Let's not go there. I'll show you when we're finished. 


Lucky it's an audio experience. Mostly. Okay, old is better than young.


Ugh. Yeah, I think, Oh, I wouldn't like to go back. I wouldn't like to go back. So I think older.


Your ‘young’ is all recorded for everybody to see, yeah. 


But the thing is, is that saying you can't put an old head on young shoulders if you went backwards, like Benjamin?

 

Benjamin Button


Yeah sometimes I wish I could go back. No, I don't. I don't wish i could go back. I’m happy with the way it is. There’s been a lot of turmoil to get here.  But there's none now


No one gets off scot free, right?  


Everybody out there has got a story.


That's exactly right.

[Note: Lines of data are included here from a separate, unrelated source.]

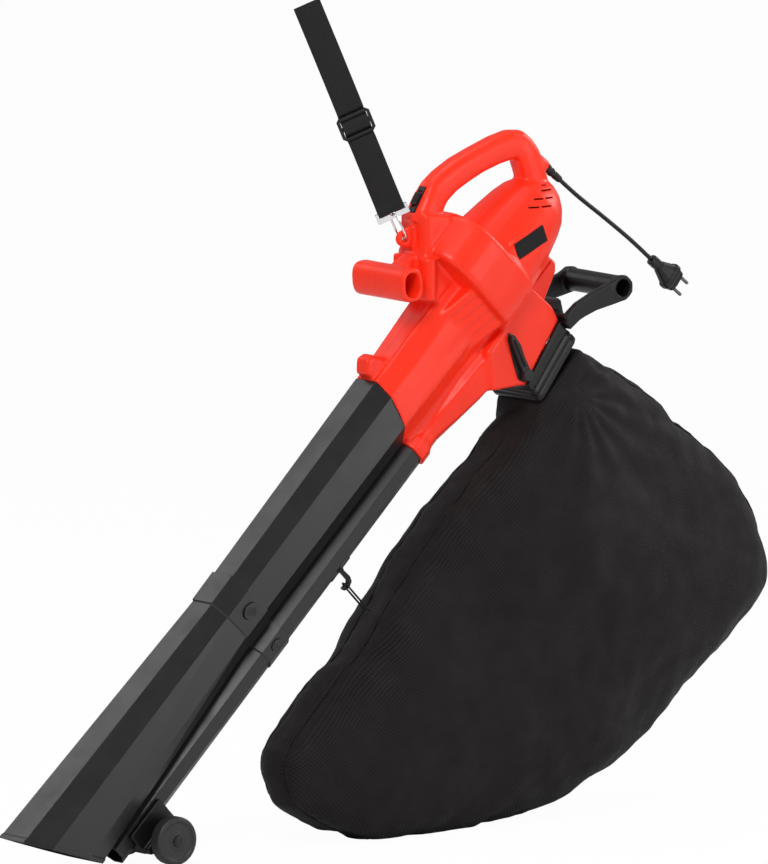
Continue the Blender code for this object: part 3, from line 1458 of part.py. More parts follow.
def main():
    clear_scene()
    assembly = Assembly()
    for name, half in housing().items():
        assembly.add(name, half, RED)
    for word, place in SCREWS.items():
        assembly.add(f"housing_screw_{word}", screw(*place), STEEL)

    assembly.add("upper_suction_tube", cut(upper_suction_tube(), *latch_windows("suction_latch")), BLACK)
    assembly.add("suction_nozzle", cut(suction_nozzle(), *latch_windows("suction_latch")), BLACK)
    assembly.add("upper_blow_tube", cut(upper_blow_tube(), *latch_windows("blow_latch")), BLACK)
    assembly.add("lower_blow_tube", cut(lower_blow_tube(), *latch_windows("blow_latch")), BLACK)
    for kind, spec in LATCHES.items():
        for side, word in ((-1, "left"), (1, "right")):
            piece = latch(spec)
            if side > 0:
                left = piece
                piece = mirrored(left)
                bpy.data.objects.remove(left, do_unlink=True)
            assembly.add(f"{kind}_{word}", piece, DARK, (spec[0], side * spec[5], spec[1]))

    axle = (AXLE_X, 0, AXLE_Z)
    assembly.add("wheel_bracket", wheel_bracket(), BLACK)
    assembly.add("wheel_axle", rod((AXLE_X, -63.5, AXLE_Z), (AXLE_X, 63.5, AXLE_Z), 4.0, 16), STEEL)
    for side, word in ((-1, "left"), (1, "right")):
        assembly.add(f"wheel_{word}", wheel(side), BLACK, axle)
        assembly.add(f"axle_cap_{word}", axle_cap(side), DARK)

    assembly.add("inlet_ring", inlet_ring(), BLACK)
    assembly.add("fan_backplate", fan_backplate(), BLACK)
    shaft_axis = (IMPELLER_X[0], 0, 0)
    assembly.add("impeller", impeller(), STEEL, shaft_axis)
    assembly.add("impeller_nut", impeller_nut(), STEEL, shaft_axis)
    assembly.add("motor_shaft", motor_shaft(), STEEL, shaft_axis)
    assembly.add("motor_cooling_fan", cooling_fan(), BLACK, shaft_axis)
    assembly.add("armature_core", armature_core(), STEEL, shaft_axis)
    assembly.add("armature_windings", armature_windings(), COPPER, shaft_axis)
    assembly.add("commutator", commutator(), COPPER, shaft_axis)
    assembly.add("stator_core", stator_core(), STEEL)
    assembly.add("field_coils", field_coils(), COPPER)
    assembly.add("front_bearing", bearing(BACKPLATE_X[1] + GAP, BACKPLATE_X[1] + 8), STEEL)
    assembly.add("rear_bearing", bearing(BRACKET_X[1] + 0.1, BRACKET_X[1] + 7.5), STEEL)
    assembly.add("rear_bearing_bracket", rear_bracket(), GREY)
    assembly.add("brush_yoke", brush_yoke(), BRASS)
    for side, word in ((-1, "left"), (1, "right")):
        assembly.add(f"carbon_brush_{word}", carbon_brush(side), DARK)

    assembly.add("outlet_frame", outlet_frame(), BLACK)
    assembly.add("bag_frame", bag_frame(), BLACK)
    assembly.add("rear_handle", rear_handle(), BLACK)
    assembly.add("bag_catch", bag_catch(), GREY, CATCH_PIVOT)
    pivot = (DIVERTER_X, 0, DIVERTER_Z)
    assembly.add("diverter_flap", diverter_flap(), GREY, pivot)
    assembly.add("mode_lever", mode_lever(), DARK, pivot)
    assembly.add("lever_plate", lever_plate(), DARK)

    assembly.add("switch_bezel", switch_bezel(), DARK)
    assembly.add("switch_slider", switch_slider(), DARK, (SWITCH_CENTRE.x, 0, SWITCH_CENTRE.y))
    assembly.add("switch_body", switch_body(), GREY)
    assembly.add("label_plate", label_plate(), DARK)
    assembly.add("cord_strain_relief", strain_relief(), BLACK)
    power_cord(assembly.root)
    assembly.add("plug_body", plug_body(), BLACK)
    assembly.add("plug_pins", plug_pins(), STEEL)

    assembly.add("shoulder_strap", shoulder_strap(), FABRIC)
    assembly.add("strap_slider", strap_slider(), BLACK)
    assembly.add("strap_loop", strap_loop(), STEEL)
    assembly.add("snap_hook", snap_hook(), STEEL)
    hinge = HOOK_MIDDLE + HOOK_WAY * (HOOK_GATE[0] + 2.1) + Vector((0, 9, 0))
    assembly.add("snap_hook_gate", hook_gate(), STEEL, tuple(hinge))
    assembly.add("bag", bag(), FABRIC)
    assembly.add("bag_hook", bag_hook(), BLACK)
    assembly.add("bag_hook_cord", hook_cord(), FABRIC)


main()
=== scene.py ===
# Looks for the electric leaf blower vacuum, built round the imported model.
# Lengths are in metres in the row frame. Points named machine are in millimetres along the tubes.

import json
import math

import bmesh
import bpy
import numpy as np
from mathutils import Matrix, Vector, noise
from mathutils.bvhtree import BVHTree


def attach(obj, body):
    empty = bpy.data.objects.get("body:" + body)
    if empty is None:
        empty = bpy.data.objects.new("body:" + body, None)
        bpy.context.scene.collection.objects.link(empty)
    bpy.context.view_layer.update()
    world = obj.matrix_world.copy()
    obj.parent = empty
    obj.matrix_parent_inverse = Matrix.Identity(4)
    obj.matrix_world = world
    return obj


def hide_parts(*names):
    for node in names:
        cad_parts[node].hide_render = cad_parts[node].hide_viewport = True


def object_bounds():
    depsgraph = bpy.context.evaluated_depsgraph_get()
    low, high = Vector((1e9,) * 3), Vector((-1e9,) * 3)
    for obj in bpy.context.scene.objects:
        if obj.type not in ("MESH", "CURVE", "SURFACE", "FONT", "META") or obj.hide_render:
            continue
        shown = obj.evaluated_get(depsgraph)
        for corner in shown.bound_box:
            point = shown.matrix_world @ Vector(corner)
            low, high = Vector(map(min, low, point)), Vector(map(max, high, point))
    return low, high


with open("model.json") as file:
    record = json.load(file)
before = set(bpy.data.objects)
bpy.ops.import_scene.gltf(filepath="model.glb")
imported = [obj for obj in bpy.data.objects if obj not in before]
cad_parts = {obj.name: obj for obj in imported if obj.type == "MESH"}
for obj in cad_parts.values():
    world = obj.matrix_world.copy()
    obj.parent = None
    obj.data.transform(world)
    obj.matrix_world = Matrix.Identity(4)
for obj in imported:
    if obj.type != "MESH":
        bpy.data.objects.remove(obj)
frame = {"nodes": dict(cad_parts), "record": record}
CAD_BOX = [list(corner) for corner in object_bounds()]
NODES = frame["nodes"]
BODIES = frame["record"]["behaviour"]["bodies"]
BODY_OF = {node: body for body, members in BODIES.items() for node in members}

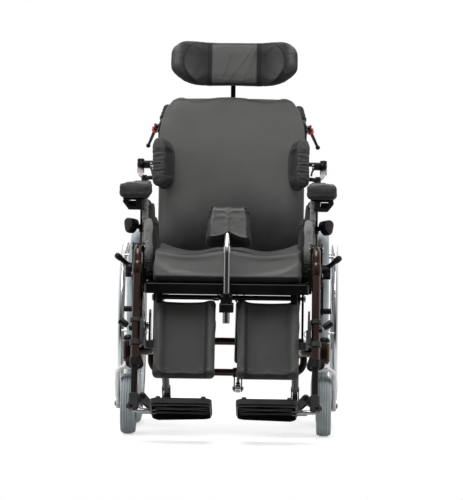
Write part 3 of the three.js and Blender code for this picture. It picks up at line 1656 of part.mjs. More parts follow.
function legHangerForm() {
  const slopeDrop = hangerReach * Math.tan(radians(legLean));
  const bent = tube(
    [at(0, 0, 0), at(0, -hangerReach, -slopeDrop), at(0, -hangerReach, hangerEnd)], hangerRadius,
    hangerBend,
  );
  const boss = barAlongX([-hangerRadius, hangerRadius], 0, 0, kneeBossRadius);
  const collar = post(0, -hangerReach, [hangerEnd, hangerEnd + endCollarHeight], endCollarRadius);
  const knobStart = -hangerReach + endCollarRadius - cutOverrun;
  const knob = turned(lobedKnob([0, footKnobThickness], 0, 0, footKnobLobe, footKnobReach), Z, quarterTurn);
  const shank = rod(
    at(0, knobStart, footKnobZ), at(0, knobStart + footKnobThickness * half, footKnobZ),
    footKnobLobe * half, slimSides,
  );
  const bore = post(0, -hangerReach, [hangerEnd - cutOverrun, hangerBoreTop], hangerBore, tubeSides);
  const pinHole = barAlongX(
    [-kneeBossRadius * 2, kneeBossRadius * 2], 0, 0, boreFor(kneePinRadius), tubeSides,
  );
  return cut(
    join(
      bent, boss, collar, shank,
      moved(knob, 0, knobStart + footKnobThickness * half - cutOverrun, footKnobZ),
    ),
    bore, pinHole,
  );
}

function legTubeForm() {
  const inner = post(0, -hangerReach, [legTubeTop, legTubeEnd], legTubeRadius, tubeSides);
  const clamp = post(0, -hangerReach, [clampTop, legTubeEnd], clampRadius);
  const ear = plate(
    belt([[0, (clampTop + legTubeEnd) * half, clampRadius], [flipX, flipZ, flipEarRadius]], tubeSides), 'y',
    [-hangerReach - flipEarHalf, -hangerReach + flipEarHalf],
  );
  const pinFront = -hangerReach - flipEarHalf - 2 * runningGap - plateLug;
  const pinBack = -hangerReach + flipEarHalf * 2;
  const pin = spindle(at(flipX, pinFront, flipZ), Y, [
    [flipPinHead, -flipPinHeadHeight], [flipPinHead, 0], [flipPinRadius, 0],
    [flipPinRadius, pinBack - pinFront],
  ]);
  const stop = barAlongX([0, stopEndX], -hangerReach, stopZ, stopRadius, tubeSides);
  return join(inner, clamp, ear, pin, stop);
}

function footplateForm() {
  const middleX = (plateInnerX + plateOuterX) * half;
  const middleY = (plateToeY + plateHeelY) * half;
  const width = plateOuterX - plateInnerX;
  const length = plateHeelY - plateToeY;
  const outline = (inset) => roundedRectangle(width - 2 * inset, length - 2 * inset, plateCorner - inset);
  const centre = (piece) => moved(piece, middleX, middleY, 0);
  const tray = cut(
    centre(plate(outline(0), 'z', [plateTopZ - plateWall, plateTopZ])),
    centre(plate(outline(plateRim), 'z', [plateTopZ - plateWall - cutOverrun, plateTopZ - plateSheet])),
  );
  const ribBottom = plateTopZ - plateRibDepth;
  const ribAngle = Math.atan2(length - plateCorner, width - plateCorner);
  const ribLength = Math.hypot(length - plateCorner, width - plateCorner) * half;
  const ribs = [ribAngle, -ribAngle].map((angle) => centre(turned(
    box(
      [-ribLength, ribLength], [-plateRib * half, plateRib * half],
      [ribBottom, plateTopZ - plateSheet * half],
    ),
    Z, angle,
  )));
  const lugOutline = belt(
    [
      [flipX, flipZ, flipEarRadius],
      [plateOuterX - flipEarRadius, plateTopZ - plateWall * half, plateWall * half - cutOverrun],
    ],
    tubeSides,
  );
  const lugGap = flipEarHalf + runningGap;
  const lugs = [
    plate(lugOutline, 'y', [-hangerReach - lugGap - plateLug, -hangerReach - lugGap]),
    plate(lugOutline, 'y', [-hangerReach + lugGap, -hangerReach + lugGap + plateLug]),
  ];
  const pinHole = rod(
    at(flipX, plateToeY, flipZ), at(flipX, plateHeelY, flipZ), boreFor(flipPinRadius), tubeSides,
  );
  return join(tray, ...ribs, ...lugs.map((lug) => cut(lug, pinHole)));
}

function calfBracketForm() {
  const collar = (z, height) => post(
    0, -hangerReach, around(z, height * half), calfCollarRadius,
  );
  const web = box(
    [calfWebInner, calfWebOuter],
    [-hangerReach - calfCollarRadius * half, -hangerReach + calfCollarRadius * half],
    [calfLowerZ - calfLowerHeight * half, calfUpperZ + calfUpperHeight * half],
  );
  const padBack = calfPadFront + calfPadDepth;
  const arm = box(
    around(calfWebInner, calfArmThickness * half),
    [-hangerReach, padBack + calfArmThickness * 2], [calfArmBottom, calfArmTop],
  );
  const crossArm = box(
    [calfPivotX, calfWebInner + calfArmThickness * half],
    [padBack + calfArmThickness, padBack + calfArmThickness * 2], [calfArmBottom, calfArmTop],
  );
  const lug = barAlongX(
    [calfPivotX - calfPivotLength, calfPivotX], calfPivotY, calfPivotZ, calfPivotRadius, tubeSides,
  );
  const root = at(calfCollarRadius - cutOverrun, -hangerReach, calfLeverRootZ);
  const tip = at(calfLeverX, -hangerReach, calfLeverZ);
  const reach = root.distanceTo(tip);
  const lever = spindle(root, tip.clone().sub(root).normalize(), [
    [calfLeverRod, 0], [calfLeverRod, reach * calfGripShare],
    [calfLeverGrip * calfGripTaperShare, reach * calfGripShare],
    [calfLeverGrip, reach],
  ], slimSides);
  const boss = barAlongX(
    [0, calfCollarRadius + cutOverrun], -hangerReach, calfLeverRootZ, calfCollarRadius * half,
    slimSides,
  );
  const hole = post(
    0, -hangerReach, [calfLowerZ - calfLowerHeight, calfUpperZ + calfUpperHeight],
    hangerRadius + runningGap, tubeSides,
  );
  return cut(
    join(
      collar(calfUpperZ, calfUpperHeight), collar(calfLowerZ, calfLowerHeight), web, arm, crossArm,
      lug, boss, lever,
    ),
    hole,
  );
}

function calfPadForm() {
  const width = calfPadOuter - calfPadInner;
  const size = [width * half, calfPadDepth * half, (calfPadTop - calfPadBottom) * half];
  const form = stuffed([6, 2, 4], size, calfRoundness, (u, v) => {
    const front = 1 - ramp(v, frontShares);
    return [0, calfBolster * (1 - ramp(Math.abs(u), bolsterShares)) * front, 0];
  });
  const middleX = (calfPadInner + calfPadOuter) * half - kneePivotX;
  const lug = cut(
    box(
      [calfPivotX - calfLugStart - calfLugWidth, calfPivotX - calfLugStart],
      [calfPadFront + calfPadDepth - calfLugStart, calfPivotY + calfLugHalf],
      around(calfPivotZ, calfLugHalf),
    ),
    barAlongX(
      [calfPivotX - calfPivotLength, calfPivotX], calfPivotY, calfPivotZ, boreFor(calfPivotRadius),
      tubeSides,
    ),
  );
  return moved(
    form, middleX, calfPadFront + calfPadDepth * half, (calfPadTop + calfPadBottom) * half,
  ).add(lug);
}

// Assembly. Each frame below stands on the pivot that its pieces move about.
const sides = [{ name: 'left', mirrored: false }, { name: 'right', mirrored: true }];

put(chair, 'base_frame', baseFrameForm(), bronzePaint);
put(chair, 'strut_bracket', strutBracketForm(), bronzePaint);
put(chair, 'seat_frame', seatFrameForm(), blackPaint);
put(chair, 'seat_cushion', seatCushionForm(), upholstery);
put(chair, 'pommel_stem', pommelStemForm, polished);
put(chair, 'pommel_pad', pommelPadForm(), padCover);
put(chair, 'tilt_strut_cylinder', tiltStrut.cylinder, blackPaint);
put(chair, 'tilt_strut_rod', tiltStrut.piston, polished);
put(chair, 'recline_strut_cylinder', reclineStrut.cylinder, blackPaint);
put(chair, 'recline_strut_rod', reclineStrut.piston, polished);

const backGroup = frameAt(chair, 0, reclinePivotY, reclinePivotZ, radians(-backLean));
put(backGroup, 'back_frame', backFrameForm(), blackPaint);
put(backGroup, 'back_cushion', backCushionForm(), upholstery);
put(backGroup, 'headrest_stem', headStemForm(), blackPaint);
put(backGroup, 'headrest_pad', headPadForm(), upholstery);

const forms = {
  chair: {
    wheel_lock_lever: [lockLeverForm(), blackPlastic],
    wheel_lock_shoe: [lockShoeForm(), blackPlastic],
    anti_tip_arm: [antiTipArmForm(), blackPaint],
    thigh_pad: [thighPadForm(), padCover],
    armrest_frame: [armrestFrameForm(), blackPaint],
    arm_pad: [armPadForm(), blackPlastic],
    side_guard: [sideGuardForm(), padCover],
  },
  wheel: {
    rear_tyre: [wheelTyre, greyRubber],
    rear_wheel: [spokedWheel(), polished],
    handrim: [handrimRing(), polished],
  },
  caster: {
    caster_fork: [casterForkForm(), silverPaint],
  },
  casterAxle: { caster_wheel: [casterWheelForm(), greyRubber] },
  antiTipAxle: { anti_tip_wheel: [antiTipWheelForm, blackRubber] },
  back: {
    push_grip: [pushGripForm(), blackRubber],
    release_lever: [releaseLeverForm(), blackPlastic],
    release_catch: [releaseCatchForm(), warningRed],
    lateral_arm: [lateralArmForm(), taupeAlloy],
    lateral_pad: [lateralPadForm(), padCover],
  },
  leg: {
    leg_hanger: [legHangerForm(), bronzePaint],
    leg_tube: [legTubeForm(), blackPaint],
    footplate: [footplateForm(), castGrey],
    calf_bracket: [calfBracketForm(), castGrey],
    calf_pad: [calfPadForm(), upholstery],
  },
};

for (const side of sides) {
  const sign = side.mirrored ? -1 : 1;
  const frames = {
    chair,
    back: backGroup,
    wheel: frameAt(chair, sign * wheelTrack * half, 0, axleHeight),
    caster: frameAt(chair, sign * casterTrack * half, casterStemY, 0),
    casterAxle: frameAt(chair, sign * casterTrack * half, casterStemY + casterTrail, casterAxleHeight),
    antiTipAxle: frameAt(chair, sign * antiTipX, antiTipWheelY, antiTipWheelZ),
    leg: frameAt(chair, sign * kneePivotX, kneePivotY, kneePivotZ, radians(-legLean)),
  };
  for (const [frame, pieces] of Object.entries(forms)) {
    for (const [name, [piece, look]] of Object.entries(pieces)) put(
      frames[frame], `${side.name}_${name}`, piece, look, side.mirrored,
    );
  }
}

export default chair;
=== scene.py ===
# %% [markdown]
# # Dressing a tilt in space wheelchair
#
# The packed model gives every rigid piece its true place. This script builds the surfaces that a
# viewer sees: round tubes, cast brackets, tyres with tread, sewn pads and polished metal. Every
# length below is in millimetres, counted as a wheelchair maker would: up from the floor, and
# forwards and back from the rear axle. One function turns millimetres into Blender's metres.

import json
import math

import bmesh
import bpy
import numpy as np
from mathutils import Matrix, Vector
from mathutils.bvhtree import BVHTree
from mathutils.geometry import tessellate_polygon
from mathutils.kdtree import KDTree

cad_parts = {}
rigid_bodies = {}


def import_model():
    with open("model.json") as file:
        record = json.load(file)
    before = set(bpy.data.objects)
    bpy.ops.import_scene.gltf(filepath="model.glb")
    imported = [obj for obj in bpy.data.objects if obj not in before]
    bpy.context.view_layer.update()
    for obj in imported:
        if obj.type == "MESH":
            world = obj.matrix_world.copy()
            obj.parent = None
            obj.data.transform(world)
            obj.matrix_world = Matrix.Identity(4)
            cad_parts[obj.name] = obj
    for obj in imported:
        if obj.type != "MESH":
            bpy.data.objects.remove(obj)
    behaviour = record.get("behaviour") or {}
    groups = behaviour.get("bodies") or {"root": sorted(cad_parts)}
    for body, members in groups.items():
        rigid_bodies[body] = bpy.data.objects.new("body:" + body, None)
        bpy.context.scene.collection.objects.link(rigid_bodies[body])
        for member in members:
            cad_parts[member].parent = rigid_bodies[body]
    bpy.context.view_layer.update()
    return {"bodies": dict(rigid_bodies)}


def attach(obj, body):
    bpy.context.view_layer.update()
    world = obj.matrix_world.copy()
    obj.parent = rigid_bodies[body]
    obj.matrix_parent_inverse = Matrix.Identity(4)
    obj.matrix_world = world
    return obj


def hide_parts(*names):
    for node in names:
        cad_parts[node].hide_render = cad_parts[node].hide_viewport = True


for left_over in list(bpy.data.objects):
    bpy.data.objects.remove(left_over)
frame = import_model()

# %% [markdown]
# ## Where things are
#
# The chair's own directions are simple: X to the sitter's left, Y backwards from the rear axle,
# Z up. The back and the legrests lean, so their pieces are drawn upright about their pivots and
# then leaned over. `spot` does that for a whole array of points at once.

# %% Frames of reference
MM = 0.001
AXLE_BEHIND_MIDDLE = 180.0
BACK_PIVOT = np.array([0.0, 35.0, 480.0])
BACK_LEAN = math.radians(9)
KNEE_PIVOT = np.array([265.0, -425.0, 562.0])
LEG_LEAN = math.radians(20)
FULL_TURN = 2 * math.pi


def leaned(points, pivot, angle):
    """Turn points about the X axis so that up tips backwards by angle, then carry them to pivot."""
    points = np.asarray(points, float)
    c, s = math.cos(angle), math.sin(angle)
    y = points[..., 1] * c + points[..., 2] * s
    z = -points[..., 1] * s + points[..., 2] * c
    return np.stack([points[..., 0], y, z], -1) + pivot


def spot(points, where="chair"):
    """Points drawn in one of the chair's frames, in millimetres of the whole chair."""
    if where == "back":
        return leaned(points, BACK_PIVOT, BACK_LEAN)
    if where == "leg":
        return leaned(points, KNEE_PIVOT, LEG_LEAN)
    return np.asarray(points, float)


def to_row(points):
    """Millimetres of the chair, as metres of the packed model."""
    return (points + np.array([0, AXLE_BEHIND_MIDDLE, 0])) * MM


print("half a metre up the back:", spot([0, 0, 500], "back").round(1), "mm of the chair")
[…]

And what advice would you give yourself if you could go back to talk to that Logie-winning girl in the brown dress in front of John Wayne?


I'd go back further, and I'd go back and say ‘don't worry about your weight’. 


That’s a good one


Because I used to step on the scales at least five times. Yeah, I was one of those. I gave them away about 10 years ago.


Never felt better?


Yeah, I know when I’ve put on weight.


It is a real struggle for some women. And I do think the 70s and 80s were really brutal about women's bodies. The men were in charge of the advertising, and all the models on TV were stunning, looking and beautiful, and the men were - oh, hang on.


That’s the same. Men can age. There’s still stuff like that.


This is my last one. Are the best things in life free?

 

I think one of the best things in life is health. It doesn't matter what you've got, how much or how little, if you haven't got your health, you've got nothing.


I think that's a very fair cop. And on that note, I'm going to wrap this up. How did I go for time? Oh yeah. Right on. Thank you so much for spending time with me today.


It's been a pleasure. I hope that you've learned a couple of things 


I have. You are a very wise person. What am I going to call you - DD, Ding Dong, dry-see


Drizee. Niecey is the softest one. What do your grandkids call you? 


Nana neice. 


That's a bit of a tongue twister.  A bit like buckfast.


Thank you for your time


Thanks Alex for having me on the Midlife Shift.